(RECORDED DATA)
━━━━━━━━
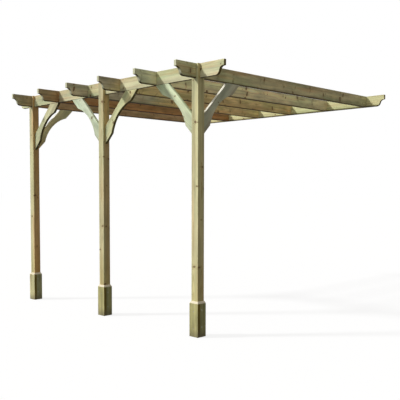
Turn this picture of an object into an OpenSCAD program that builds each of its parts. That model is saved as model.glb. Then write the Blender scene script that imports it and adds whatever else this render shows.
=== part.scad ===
// Lean-to garden pergola: three posts in a row carry a front beam, and six rafters run
// back from it to a beam that is fixed to a wall.
// X runs along the wall, +Y points into the wall and +Z is up.
// The origin is on the back face of the wall beam, at its middle.

/* [Overall] */
// Height from the ground to the top of the timbers
overall_height = 2900; // [2200:10:3500]
// Length of each rafter, from its shaped tip to the wall
rafter_length = 3800; // [2400:10:6000]
// Distance between the centres of neighbouring posts
post_spacing = 1625; // [1300:5:2400]

/* [Beams and rafters] */
// Depth of the beams and rafters, which all lie flush
timber_depth = 152; // [120:1:200]
// Thickness of the beams, rafters and knee braces
timber_thickness = 35; // [28:1:50]
// Number of rafters
rafter_count = 6; // [6]
// Reach of the rafters past the front of the front beam
rafter_overhang = 320; // [200:5:500]
// Reach of the front beam past the centre of each corner post
front_beam_overhang = 380; // [220:5:500]
// Reach of the wall beam past the centre line of each end rafter
wall_beam_overhang = 290; // [200:5:500]

/* [Shaped ends] */
// Height of the upright face at a shaped end
end_face = 63; // [40:1:80]
// Flat ledge between that face and the curve
end_ledge = 10; // [0:1:30]
// Angle to which the curve steepens halfway, from level
end_turn = 77; // [50:1:85]

/* [Posts] */
// Width of the square posts
post_width = 95; // [80:1:150]
// Clearance on each side of a timber in its slot or halving joint
joint_gap = 0.5; // [0:0.1:1]

/* [Feet] */
// Width of the square foot round each post
foot_width = 125; // [125:1:200]
// Height of the foot's upright sides
foot_height = 360; // [100:5:600]
// Height of the bevelled shoulder on top of them
shoulder_height = 25; // [5:1:60]
// Thickness of the shoulder's upper rim
shoulder_rim = 3; // [1:0.5:6]
// Clearance between the foot and the post inside it
foot_gap = 0.5; // [0.1:0.1:1]

/* [Knee braces] */
// Distance that a brace reaches along the beam and down the post
brace_reach = 605; // [450:5:620]
// Width of the board that a brace is sawn from
brace_width = 150; // [100:1:180]
// Length of the arch scooped from a brace's lower edge
scoop_length = 510; // [200:5:520]
// Depth of that arch
scoop_depth = 70; // [20:1:90]

/* [Hidden] */
arc_steps = 10;
overcut = 1;
sides = ["left", "middle", "right"];
post_count = len(sides);
rafter_spacing = (post_count - 1) * post_spacing / (rafter_count - 1);
top_z = timber_depth / 2;
soffit_z = -timber_depth / 2;
ground_z = top_z - overall_height;
front_y = rafter_overhang - rafter_length;
row_y = front_y + timber_thickness / 2;
slot_width = timber_thickness + 2 * joint_gap;
ogee_drop = timber_depth - end_face;
ogee_radius = ogee_drop / 2 / (1 - cos(end_turn));
ogee_run = ogee_radius * sin(end_turn);
sunlit = [0.80, 0.77, 0.60];
weathered = [0.62, 0.56, 0.42];
mossy = [0.66, 0.72, 0.60];
pale = [0.86, 0.82, 0.64];

RAFTERS = [for (i = [1 : rafter_count]) str("rafter_", i)];
POSTS = [for (side = sides) str("post_", side)];
FEET = [for (side = sides) str("foot_", side)];

function post_x(i) = (i - (post_count - 1) / 2) * post_spacing;
function rafter_x(i) = (i - (rafter_count - 1) / 2) * rafter_spacing;
function flipped(points) = [for (i = [len(points) - 1 : -1 : 0]) points[i]];

// Points on a circular arc, from one angle to another
function arc(centre, radius, from, to) = [
    for (i = [0 : arc_steps])
        let (angle = from + (to - from) * i / arc_steps)
            centre + radius * [cos(angle), sin(angle)]
];

// A shaped timber end: an S curve from the underside up to a ledge, then an upright face.
// The end is at 0 and the timber runs away from it.
function ogee_end() = concat(
    arc([end_ledge + 2 * ogee_run, ogee_radius], ogee_radius, 270, 270 - end_turn),
    arc([end_ledge, ogee_drop - ogee_radius], ogee_radius, 90 - end_turn, 90),
    [[0, ogee_drop], [0, timber_depth]]
);

// Side view of a beam with both ends shaped
function beam_outline(length) = concat(
    ogee_end(),
    [for (p = flipped(ogee_end())) [length - p.x, p.y]]
);

// Side view of a rafter with its front end shaped and its back end square
function rafter_outline() = concat(
    ogee_end(),
    [[rafter_length, timber_depth], [rafter_length, 0]]
);

// A board lying along X or along Y, with its thickness centred on that line
module board_along_x(outline, thickness) {
    rotate([90, 0, 0])
        linear_extrude(thickness, center = true) polygon(outline);
}

module board_along_y(outline, thickness) {
    rotate([90, 0, 90])
        linear_extrude(thickness, center = true) polygon(outline);
}

// A beam with a halving notch cut down into it for every rafter
module notched_beam(overhang, y) {
    length = (post_count - 1) * post_spacing + 2 * overhang;
    difference() {
        translate([-length / 2, y, soffit_z])
            board_along_x(beam_outline(length), timber_thickness);
        for (i = [0 : rafter_count - 1])
            translate([rafter_x(i) - slot_width / 2, y - timber_thickness, 0])
                cube([slot_width, 2 * timber_thickness, timber_depth]);
    }
}

// A rafter with a halving notch cut up into it over each beam
module rafter(i) {
    color(weathered)
    translate([rafter_x(i), 0, 0])
    difference() {
        translate([0, -rafter_length, soffit_z])
            board_along_y(rafter_outline(), timber_thickness);
        translate([-timber_thickness, front_y - joint_gap, -timber_depth])
            cube([2 * timber_thickness, slot_width, timber_depth]);
        translate([-timber_thickness, -timber_thickness - joint_gap, -timber_depth])
            cube([2 * timber_thickness, slot_width, timber_depth]);
    }
}

// A post with the front beam let down into its head; a corner post is slotted both ways
module post(i) {
    corner = i == 0 || i == post_count - 1;
    slot = 2 * post_width;
    color(sunlit)
    translate([post_x(i), row_y, 0])
    difference() {
        translate([-post_width / 2, -post_width / 2, ground_z])
            cube([post_width, post_width, overall_height]);
        translate([-slot / 2, -slot_width / 2, soffit_z])
            cube([slot, slot_width, timber_depth + overcut]);
        if (corner)
            translate([-slot_width / 2, -slot / 2, soffit_z])
                cube([slot_width, slot, timber_depth + overcut]);
    }
}

// The foot's outline in side view, with a bevelled shoulder
function foot_outline() =
    let (half = foot_width / 2, rim = post_width / 2 + foot_gap + shoulder_rim)
        [
            [-half, 0],
            [half, 0],
            [half, foot_height],
            [rim, foot_height + shoulder_height],
            [-rim, foot_height + shoulder_height],
            [-half, foot_height]
        ];

// A thick foot that wraps the bottom of a post
module foot(i) {
    inside = post_width + 2 * foot_gap;
    color(pale)
    translate([post_x(i), row_y, ground_z])
    difference() {
        intersection() {
            board_along_x(foot_outline(), foot_width);
            board_along_y(foot_outline(), foot_width);
        }
        translate([-inside / 2, -inside / 2, -overcut])
            cube([inside, inside, foot_height + shoulder_height + 2 * overcut]);
    }
}

// Side view of a knee brace: the beam is above it and the post is at its left.
// Its upper edge is straight and its lower edge has an arch between two shoulders.
function brace_outline() =
    let (
        inner_reach = brace_reach - brace_width * sqrt(2),
        radius = (pow(scoop_length / 2, 2) + pow(scoop_depth, 2)) / (2 * scoop_depth),
        half_angle = asin(scoop_length / 2 / radius),
        out = brace_reach / sqrt(2) - scoop_depth + radius,
        centre = out * [cos(45), -sin(45)]
    )
        concat(
            [[inner_reach, 0], [brace_reach, 0]],
            arc(centre, radius, 135 - half_angle, 135 + half_angle),
            [[0, -brace_reach], [0, -inner_reach]]
        );

// A brace beside a post, under the front beam; direction is 1 to the right, -1 to the left
module side_brace(i, direction) {
    color(mossy)
    translate([post_x(i), row_y, soffit_z])
    mirror([(1 - direction) / 2, 0, 0])
    translate([post_width / 2, 0, 0])
        board_along_x(brace_outline(), timber_thickness);
}

// A brace behind a corner post, under its rafter
module rear_brace(i) {
    color(mossy)
    translate([post_x(i), row_y + post_width / 2, soffit_z])
        board_along_y(brace_outline(), timber_thickness);
}

module front_beam() {
    color(sunlit) notched_beam(front_beam_overhang, row_y);
}

module wall_beam() {
    color(sunlit) notched_beam(wall_beam_overhang, -timber_thickness / 2);
}

for (i = [0 : post_count - 1]) {
    post(i);
    foot(i);
}
for (i = [0 : rafter_count - 1])
    rafter(i);
front_beam();
wall_beam();
side_brace(0, 1);  // brace_left
side_brace(1, -1);  // brace_middle_left
side_brace(1, 1);  // brace_middle_right
side_brace(2, -1);  // brace_right
rear_brace(0);  // brace_rear_left
rear_brace(2);  // brace_rear_right
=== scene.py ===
"""Lean-to wooden pergola of sawn, treated softwood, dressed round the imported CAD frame."""

import math
import random

import bmesh
import bpy
from mathutils import Matrix, Vector


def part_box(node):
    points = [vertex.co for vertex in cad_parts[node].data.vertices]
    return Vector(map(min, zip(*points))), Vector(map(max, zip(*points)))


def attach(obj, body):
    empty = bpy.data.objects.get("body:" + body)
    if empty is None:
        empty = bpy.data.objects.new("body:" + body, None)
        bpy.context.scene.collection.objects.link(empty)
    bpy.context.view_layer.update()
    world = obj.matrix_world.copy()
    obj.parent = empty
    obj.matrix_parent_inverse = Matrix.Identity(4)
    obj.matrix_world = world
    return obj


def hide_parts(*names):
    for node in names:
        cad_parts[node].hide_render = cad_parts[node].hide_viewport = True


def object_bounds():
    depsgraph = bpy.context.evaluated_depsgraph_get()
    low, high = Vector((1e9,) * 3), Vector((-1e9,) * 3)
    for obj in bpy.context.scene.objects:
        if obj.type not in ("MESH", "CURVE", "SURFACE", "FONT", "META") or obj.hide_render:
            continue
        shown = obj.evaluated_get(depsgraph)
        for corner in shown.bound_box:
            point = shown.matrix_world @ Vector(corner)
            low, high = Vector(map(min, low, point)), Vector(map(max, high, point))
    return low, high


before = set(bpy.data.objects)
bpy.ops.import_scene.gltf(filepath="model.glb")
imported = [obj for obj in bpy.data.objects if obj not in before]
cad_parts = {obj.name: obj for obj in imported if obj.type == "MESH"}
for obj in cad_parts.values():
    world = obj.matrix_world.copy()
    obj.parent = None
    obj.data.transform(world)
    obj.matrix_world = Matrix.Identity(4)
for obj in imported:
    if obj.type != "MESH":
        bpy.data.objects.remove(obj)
CAD_LOW, CAD_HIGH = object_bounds()

BODY = "root"
GROUND = CAD_LOW.z


# ---------------------------------------------------------------- shader arithmetic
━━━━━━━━
Emit, unaltered, the lines from the top of the listing down through the line that holds "at its middle."; emit nothing else.

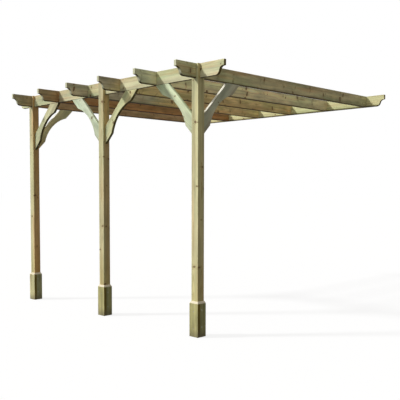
Turn this picture of an object into an OpenSCAD program that builds each of its parts. That model is saved as model.glb. Then write the Blender scene script that imports it and adds whatever else this render shows.
=== part.scad ===
// Lean-to garden pergola: three posts in a row carry a front beam, and six rafters run
// back from it to a beam that is fixed to a wall.
// X runs along the wall, +Y points into the wall and +Z is up.
// The origin is on the back face of the wall beam, at its middle.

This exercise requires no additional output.